Given our love of crime drama on TV, how would he feel if producers take notice of the excellent reviews the DI Woods series has been getting? Surely there is a market there for an Irish Wallander?
He continued: “I would love it if that happened. I try to focus on the dialogue and make that as realistic, and as humorous, as possible. It’s something that I do, that common element.
“I do really love the Scandinavian stuff we get on TV, but there is an absence of humour in it. There’s a dourness there. I guess what I am doing is not that far away from it, but with an Irishness to it and a sense of the absurd.
“Going all the way back, Irish writers have always had a capacity for that. Think of Flann O’Brien or even Father Ted, the absurdity is even greater for Irish people because they know the reality.”
O’Sullivan says the theme of his second Woods book is delusion.
He continued: “It’s this notion that from childhood everybody, from an early age, is constructing a narrative about their lives. As you go on, they are based on delusions.
"To a certain extent they have to be, you have to delude yourself into thinking that you can do something. We have to rationalise what happens in life, so we can stay sane!”
“It’s when our delusions hit up against reality that the absurdity comes out. So there’s a philosophy behind the crime novel and almost everybody in the book is looking for love and compassion.”
Creating a detective as a character must be a challenge, but O’Sullivan says that when he set about inventing Det Insp Leo Woods he drew on past experiences and used them.
“He has this facial disfigurement, Bells Pallsy. I worked with a fella years ago in Cork who had it. Leo is dealing with this himself.
“What I did with Leo was I deprived him of a lot of things that I have in my own life. The stories are as much about Leo as they are about the crimes that happen.
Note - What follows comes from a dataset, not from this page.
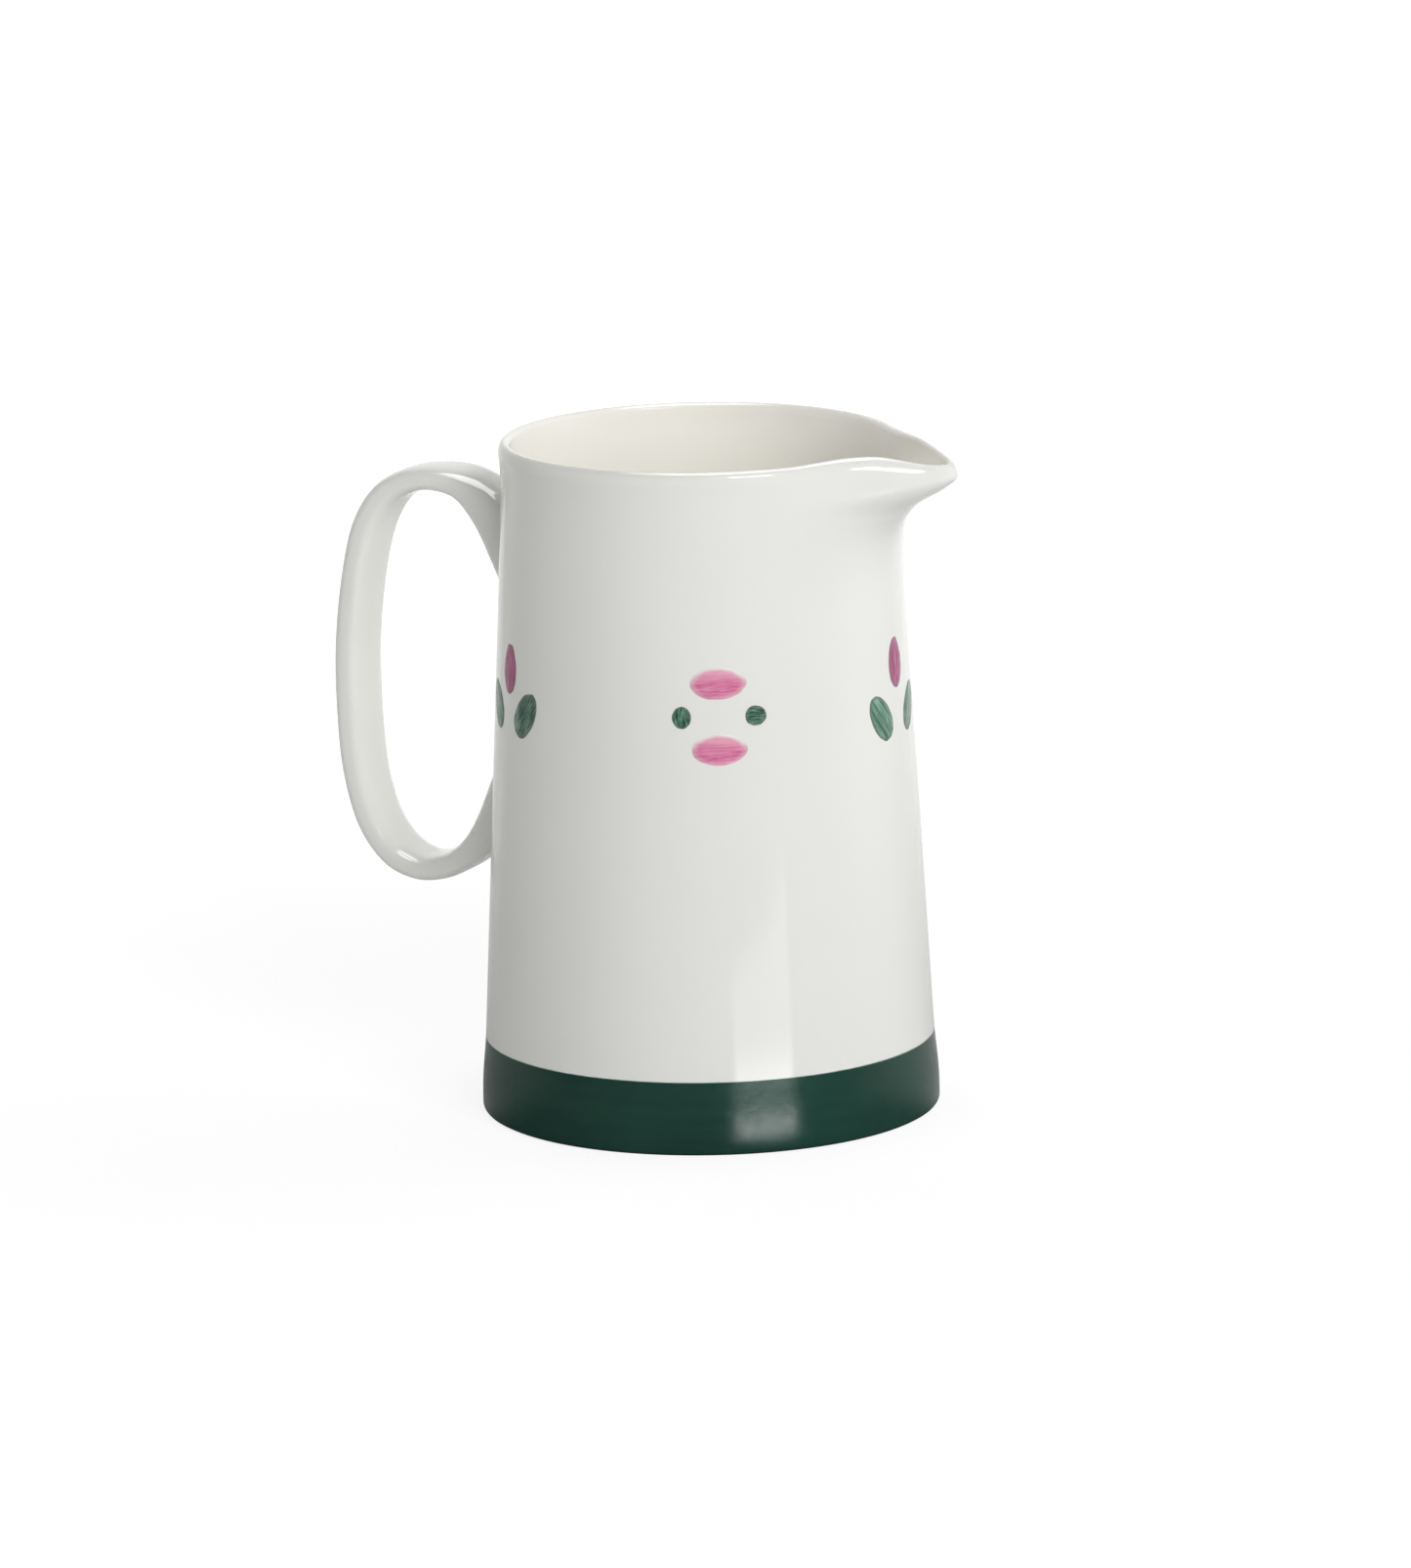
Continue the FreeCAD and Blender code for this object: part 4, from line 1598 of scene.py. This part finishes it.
@dataclass
class Painting:
    """The flowers under the lip and beside the handle, and the dab motifs between them."""

    form: PotForm = field(default_factory=PotForm)
    flowers: Tuple[Tuple[float, float, Tuple[float, float]], ...] = (
        (3.3, 0.85, (0.3, 0.1)),
        (-132.3, -0.75, (1.15, 0.45)),
        (132.3, 0.1, (0.4, 0.6)),
    )
    dab_angles: Tuple[float, ...] = (-60.0, 60.0)
    rings: int = 14
    spokes: int = 72
    proud: float = 0.14
    sink: float = 0.02
    wobble_scale: float = 1.7
    wobble_share: float = 0.16
    crown_power: float = 6.0
    crown_rise: float = 0.55
    crown_base: float = 0.45
    petal_level: float = 81.9
    leaf_level: float = 73.9
    leaf_shift: float = 6.3
    leaf_lean: float = 38.0
    dab_levels: Point2 = (83.2, 71.6)
    dot_level: float = 77.3
    dot_shift: float = 6.5
    flower_seed: float = 1.0
    flower_seed_step: float = 11.0
    dab_seed: float = 5.0
    dab_seed_step: float = 13.0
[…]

"He is challenged in many ways, he’s alone and he doesn’t have a wife or family. He doesn’t have access to music and that’s the most important thing in my life. He is challenged, but he is quite a strong person.”
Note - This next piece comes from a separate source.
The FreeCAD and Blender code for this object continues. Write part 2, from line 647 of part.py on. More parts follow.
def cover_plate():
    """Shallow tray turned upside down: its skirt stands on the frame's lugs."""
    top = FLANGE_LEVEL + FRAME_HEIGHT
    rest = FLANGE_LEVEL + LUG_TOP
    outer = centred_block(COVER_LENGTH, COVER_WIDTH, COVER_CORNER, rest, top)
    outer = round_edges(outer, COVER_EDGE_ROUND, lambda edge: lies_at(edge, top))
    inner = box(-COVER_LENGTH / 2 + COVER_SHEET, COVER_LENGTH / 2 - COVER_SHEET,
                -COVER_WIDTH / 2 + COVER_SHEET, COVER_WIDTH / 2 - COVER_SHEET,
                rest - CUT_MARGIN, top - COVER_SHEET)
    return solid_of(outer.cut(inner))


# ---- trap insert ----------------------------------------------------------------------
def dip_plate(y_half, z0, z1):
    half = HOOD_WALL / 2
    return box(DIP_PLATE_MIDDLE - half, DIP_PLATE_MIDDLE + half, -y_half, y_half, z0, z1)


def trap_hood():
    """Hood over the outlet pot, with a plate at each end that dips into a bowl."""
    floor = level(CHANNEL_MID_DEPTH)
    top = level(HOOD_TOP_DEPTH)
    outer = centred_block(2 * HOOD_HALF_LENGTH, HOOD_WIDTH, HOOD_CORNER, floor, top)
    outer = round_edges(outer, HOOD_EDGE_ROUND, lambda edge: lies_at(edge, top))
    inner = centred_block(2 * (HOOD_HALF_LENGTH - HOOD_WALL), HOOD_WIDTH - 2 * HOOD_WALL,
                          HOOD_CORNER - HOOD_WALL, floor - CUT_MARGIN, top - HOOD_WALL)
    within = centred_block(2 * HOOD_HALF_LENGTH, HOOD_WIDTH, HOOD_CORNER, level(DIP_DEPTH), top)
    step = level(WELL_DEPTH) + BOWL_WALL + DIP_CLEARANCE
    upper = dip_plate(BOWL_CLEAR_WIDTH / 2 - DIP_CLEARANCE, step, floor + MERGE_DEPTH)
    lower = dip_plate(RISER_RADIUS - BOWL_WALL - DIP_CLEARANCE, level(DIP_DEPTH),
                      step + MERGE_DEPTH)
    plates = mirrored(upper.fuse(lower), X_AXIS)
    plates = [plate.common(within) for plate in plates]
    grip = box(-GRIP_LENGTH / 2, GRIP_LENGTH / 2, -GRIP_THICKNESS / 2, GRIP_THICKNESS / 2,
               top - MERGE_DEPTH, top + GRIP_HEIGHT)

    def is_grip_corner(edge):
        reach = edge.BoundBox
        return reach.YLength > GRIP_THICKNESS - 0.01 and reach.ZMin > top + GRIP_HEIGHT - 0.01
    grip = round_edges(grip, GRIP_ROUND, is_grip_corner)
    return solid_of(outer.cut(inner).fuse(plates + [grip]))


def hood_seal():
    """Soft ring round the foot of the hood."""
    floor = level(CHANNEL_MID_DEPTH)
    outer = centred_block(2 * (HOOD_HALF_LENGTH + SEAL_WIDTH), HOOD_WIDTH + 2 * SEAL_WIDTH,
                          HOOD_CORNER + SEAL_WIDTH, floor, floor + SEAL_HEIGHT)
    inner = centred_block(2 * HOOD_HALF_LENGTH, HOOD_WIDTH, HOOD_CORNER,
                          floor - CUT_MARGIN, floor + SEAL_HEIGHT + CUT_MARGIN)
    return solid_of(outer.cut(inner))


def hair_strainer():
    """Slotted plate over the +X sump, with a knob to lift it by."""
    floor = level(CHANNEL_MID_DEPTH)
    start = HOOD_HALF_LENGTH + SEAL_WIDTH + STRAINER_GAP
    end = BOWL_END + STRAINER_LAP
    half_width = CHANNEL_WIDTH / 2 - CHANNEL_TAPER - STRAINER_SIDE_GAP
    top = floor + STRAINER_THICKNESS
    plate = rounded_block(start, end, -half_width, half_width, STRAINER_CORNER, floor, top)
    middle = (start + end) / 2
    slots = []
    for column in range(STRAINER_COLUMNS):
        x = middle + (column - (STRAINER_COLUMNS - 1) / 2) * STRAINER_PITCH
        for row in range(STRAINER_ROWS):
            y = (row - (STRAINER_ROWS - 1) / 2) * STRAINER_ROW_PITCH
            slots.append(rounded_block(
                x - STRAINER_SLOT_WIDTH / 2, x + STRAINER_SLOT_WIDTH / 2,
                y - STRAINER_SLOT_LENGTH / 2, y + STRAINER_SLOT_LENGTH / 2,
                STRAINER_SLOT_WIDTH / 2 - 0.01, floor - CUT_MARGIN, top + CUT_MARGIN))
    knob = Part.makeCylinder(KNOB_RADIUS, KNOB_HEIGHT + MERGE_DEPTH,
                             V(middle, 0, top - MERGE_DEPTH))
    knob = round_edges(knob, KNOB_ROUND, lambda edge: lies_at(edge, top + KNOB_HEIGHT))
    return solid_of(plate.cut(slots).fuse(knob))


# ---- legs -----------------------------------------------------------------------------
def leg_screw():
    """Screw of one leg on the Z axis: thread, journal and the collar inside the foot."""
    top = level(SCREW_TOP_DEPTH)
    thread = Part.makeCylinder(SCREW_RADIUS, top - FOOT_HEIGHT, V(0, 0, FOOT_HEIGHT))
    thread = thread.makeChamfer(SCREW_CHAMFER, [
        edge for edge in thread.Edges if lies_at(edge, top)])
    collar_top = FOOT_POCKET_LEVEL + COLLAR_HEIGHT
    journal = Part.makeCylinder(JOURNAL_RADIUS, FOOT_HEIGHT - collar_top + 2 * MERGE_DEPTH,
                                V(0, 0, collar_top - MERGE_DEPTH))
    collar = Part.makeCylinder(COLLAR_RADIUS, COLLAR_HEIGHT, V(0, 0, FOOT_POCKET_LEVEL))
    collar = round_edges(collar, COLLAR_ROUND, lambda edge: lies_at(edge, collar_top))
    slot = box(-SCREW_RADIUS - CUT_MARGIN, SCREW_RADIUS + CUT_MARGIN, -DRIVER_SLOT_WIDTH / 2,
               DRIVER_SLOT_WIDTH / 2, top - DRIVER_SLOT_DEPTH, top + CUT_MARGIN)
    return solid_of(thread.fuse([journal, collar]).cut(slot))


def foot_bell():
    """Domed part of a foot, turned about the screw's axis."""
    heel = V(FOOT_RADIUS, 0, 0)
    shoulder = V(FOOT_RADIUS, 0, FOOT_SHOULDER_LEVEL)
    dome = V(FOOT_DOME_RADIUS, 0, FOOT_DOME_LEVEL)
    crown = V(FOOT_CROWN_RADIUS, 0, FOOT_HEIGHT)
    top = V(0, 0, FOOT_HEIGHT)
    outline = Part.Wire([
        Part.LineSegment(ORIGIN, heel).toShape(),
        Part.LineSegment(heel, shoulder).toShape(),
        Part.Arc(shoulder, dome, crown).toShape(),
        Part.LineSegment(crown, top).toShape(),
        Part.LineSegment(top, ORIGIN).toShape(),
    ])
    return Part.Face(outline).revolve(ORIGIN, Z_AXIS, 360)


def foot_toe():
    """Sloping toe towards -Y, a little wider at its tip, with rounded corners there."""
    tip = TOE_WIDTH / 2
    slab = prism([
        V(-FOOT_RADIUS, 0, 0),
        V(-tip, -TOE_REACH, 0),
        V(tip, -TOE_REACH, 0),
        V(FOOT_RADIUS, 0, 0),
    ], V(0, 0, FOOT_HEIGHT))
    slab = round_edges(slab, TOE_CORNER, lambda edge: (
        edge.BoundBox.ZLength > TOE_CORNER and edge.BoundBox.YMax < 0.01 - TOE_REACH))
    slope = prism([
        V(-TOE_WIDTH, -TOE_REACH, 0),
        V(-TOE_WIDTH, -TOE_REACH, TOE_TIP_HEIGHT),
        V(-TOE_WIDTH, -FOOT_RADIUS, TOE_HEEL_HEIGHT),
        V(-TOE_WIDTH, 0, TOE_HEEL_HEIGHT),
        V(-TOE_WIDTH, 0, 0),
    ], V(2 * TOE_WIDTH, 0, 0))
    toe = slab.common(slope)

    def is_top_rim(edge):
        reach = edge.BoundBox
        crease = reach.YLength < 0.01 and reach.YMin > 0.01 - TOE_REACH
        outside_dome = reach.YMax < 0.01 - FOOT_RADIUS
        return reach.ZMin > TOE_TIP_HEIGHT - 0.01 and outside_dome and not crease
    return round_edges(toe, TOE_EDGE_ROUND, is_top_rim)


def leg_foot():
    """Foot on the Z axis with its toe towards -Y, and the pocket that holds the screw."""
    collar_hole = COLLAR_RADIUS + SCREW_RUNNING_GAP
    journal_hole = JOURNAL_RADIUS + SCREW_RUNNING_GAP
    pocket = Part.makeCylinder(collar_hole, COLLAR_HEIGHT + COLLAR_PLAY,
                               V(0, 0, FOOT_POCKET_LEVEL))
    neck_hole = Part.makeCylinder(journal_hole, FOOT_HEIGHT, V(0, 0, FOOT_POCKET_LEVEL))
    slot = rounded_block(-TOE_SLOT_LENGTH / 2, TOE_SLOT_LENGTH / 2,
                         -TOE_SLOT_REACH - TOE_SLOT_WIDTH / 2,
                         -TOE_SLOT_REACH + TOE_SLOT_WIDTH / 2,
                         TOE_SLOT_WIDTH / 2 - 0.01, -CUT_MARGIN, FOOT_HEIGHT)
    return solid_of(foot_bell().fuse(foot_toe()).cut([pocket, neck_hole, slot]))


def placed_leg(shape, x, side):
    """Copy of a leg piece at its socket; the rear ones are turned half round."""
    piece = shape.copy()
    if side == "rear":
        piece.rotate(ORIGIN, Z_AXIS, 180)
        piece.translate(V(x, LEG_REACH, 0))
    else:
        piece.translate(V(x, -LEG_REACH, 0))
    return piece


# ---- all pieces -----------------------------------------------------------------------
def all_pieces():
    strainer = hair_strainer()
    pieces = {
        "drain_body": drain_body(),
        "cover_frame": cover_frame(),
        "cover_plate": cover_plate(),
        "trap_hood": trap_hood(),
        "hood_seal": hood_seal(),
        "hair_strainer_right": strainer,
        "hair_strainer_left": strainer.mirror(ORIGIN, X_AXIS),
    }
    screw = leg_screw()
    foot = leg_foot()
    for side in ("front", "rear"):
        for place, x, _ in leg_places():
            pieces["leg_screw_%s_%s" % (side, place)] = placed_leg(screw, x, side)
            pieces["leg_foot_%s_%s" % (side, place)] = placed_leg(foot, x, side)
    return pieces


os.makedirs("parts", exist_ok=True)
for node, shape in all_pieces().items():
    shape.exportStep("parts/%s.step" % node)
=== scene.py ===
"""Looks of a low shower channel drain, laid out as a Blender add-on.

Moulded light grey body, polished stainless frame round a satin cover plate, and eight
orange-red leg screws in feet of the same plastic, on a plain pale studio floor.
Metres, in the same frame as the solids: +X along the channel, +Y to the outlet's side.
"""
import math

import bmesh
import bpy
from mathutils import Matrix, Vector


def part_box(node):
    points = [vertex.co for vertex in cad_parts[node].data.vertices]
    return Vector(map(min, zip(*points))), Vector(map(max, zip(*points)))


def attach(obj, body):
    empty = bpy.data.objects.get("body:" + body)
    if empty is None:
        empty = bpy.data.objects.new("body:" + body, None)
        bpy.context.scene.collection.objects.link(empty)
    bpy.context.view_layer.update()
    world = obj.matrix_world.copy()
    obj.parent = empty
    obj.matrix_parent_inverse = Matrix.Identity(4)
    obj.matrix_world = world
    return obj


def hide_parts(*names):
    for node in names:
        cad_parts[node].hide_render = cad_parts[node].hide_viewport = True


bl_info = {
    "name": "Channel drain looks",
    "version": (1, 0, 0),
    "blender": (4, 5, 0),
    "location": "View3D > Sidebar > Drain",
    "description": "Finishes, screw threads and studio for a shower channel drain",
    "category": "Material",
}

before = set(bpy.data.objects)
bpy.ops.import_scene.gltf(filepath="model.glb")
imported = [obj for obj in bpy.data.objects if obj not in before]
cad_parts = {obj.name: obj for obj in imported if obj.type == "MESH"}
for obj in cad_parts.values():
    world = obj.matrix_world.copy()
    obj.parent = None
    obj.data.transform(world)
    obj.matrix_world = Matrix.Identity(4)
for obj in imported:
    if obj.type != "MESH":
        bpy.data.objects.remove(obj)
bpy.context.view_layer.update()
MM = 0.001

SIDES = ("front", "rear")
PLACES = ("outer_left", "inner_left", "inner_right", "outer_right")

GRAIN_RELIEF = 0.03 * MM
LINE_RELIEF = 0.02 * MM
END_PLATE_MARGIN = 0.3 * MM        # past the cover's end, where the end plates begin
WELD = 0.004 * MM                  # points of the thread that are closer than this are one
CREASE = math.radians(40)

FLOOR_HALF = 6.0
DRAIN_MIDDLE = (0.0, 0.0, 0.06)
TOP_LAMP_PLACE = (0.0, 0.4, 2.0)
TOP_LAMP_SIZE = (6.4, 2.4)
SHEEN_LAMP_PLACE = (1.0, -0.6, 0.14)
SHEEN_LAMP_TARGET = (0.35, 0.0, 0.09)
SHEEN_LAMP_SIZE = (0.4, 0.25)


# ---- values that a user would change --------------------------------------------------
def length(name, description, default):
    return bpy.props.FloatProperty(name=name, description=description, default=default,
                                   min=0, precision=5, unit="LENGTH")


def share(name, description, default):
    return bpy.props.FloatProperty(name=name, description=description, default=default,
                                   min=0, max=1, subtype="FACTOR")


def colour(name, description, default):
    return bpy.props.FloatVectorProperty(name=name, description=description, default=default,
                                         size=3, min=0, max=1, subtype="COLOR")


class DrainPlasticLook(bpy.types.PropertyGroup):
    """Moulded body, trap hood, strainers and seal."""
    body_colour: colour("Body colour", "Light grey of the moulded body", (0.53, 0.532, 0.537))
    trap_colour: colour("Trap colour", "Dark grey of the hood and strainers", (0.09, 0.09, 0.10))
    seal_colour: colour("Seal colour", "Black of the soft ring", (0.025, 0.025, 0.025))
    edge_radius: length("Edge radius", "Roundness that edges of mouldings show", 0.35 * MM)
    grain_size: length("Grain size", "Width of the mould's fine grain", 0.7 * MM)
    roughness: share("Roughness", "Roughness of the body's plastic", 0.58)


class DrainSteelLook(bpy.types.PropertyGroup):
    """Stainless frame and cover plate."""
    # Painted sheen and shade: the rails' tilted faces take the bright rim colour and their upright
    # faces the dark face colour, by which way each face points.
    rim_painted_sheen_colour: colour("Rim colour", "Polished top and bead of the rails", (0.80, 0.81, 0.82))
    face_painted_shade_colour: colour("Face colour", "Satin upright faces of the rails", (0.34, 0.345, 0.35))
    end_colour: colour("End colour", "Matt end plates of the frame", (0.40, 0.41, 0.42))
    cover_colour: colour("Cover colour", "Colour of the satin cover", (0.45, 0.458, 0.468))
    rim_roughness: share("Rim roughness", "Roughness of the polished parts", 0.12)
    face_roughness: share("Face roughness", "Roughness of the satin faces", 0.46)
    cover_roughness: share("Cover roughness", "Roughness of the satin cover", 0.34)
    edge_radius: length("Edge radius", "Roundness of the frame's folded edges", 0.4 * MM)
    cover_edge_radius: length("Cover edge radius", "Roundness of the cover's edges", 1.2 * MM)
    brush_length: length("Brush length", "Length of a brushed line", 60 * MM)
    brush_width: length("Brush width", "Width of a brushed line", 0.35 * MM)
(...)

And it makes for a fabulous page-turner. So given the success of his first book in the series, is there a pressure there with this second one?
He added: “There’s pressure every time something comes out, to be perfectly honest. There’s a commercial pressure and these things have to work, or the story is over.
“But I don’t feel any particular pressure in that way. I have my own direction that I want to go in and many different areas and types of writing that I want to do.
“I wanted to deliver a crime novel that didn’t talk down to people and assume that they were semi-literate! That happens quite a bit. I had been thinking about crime novels a lot in the past, but I never seemed to find that strong central character. Now I have.”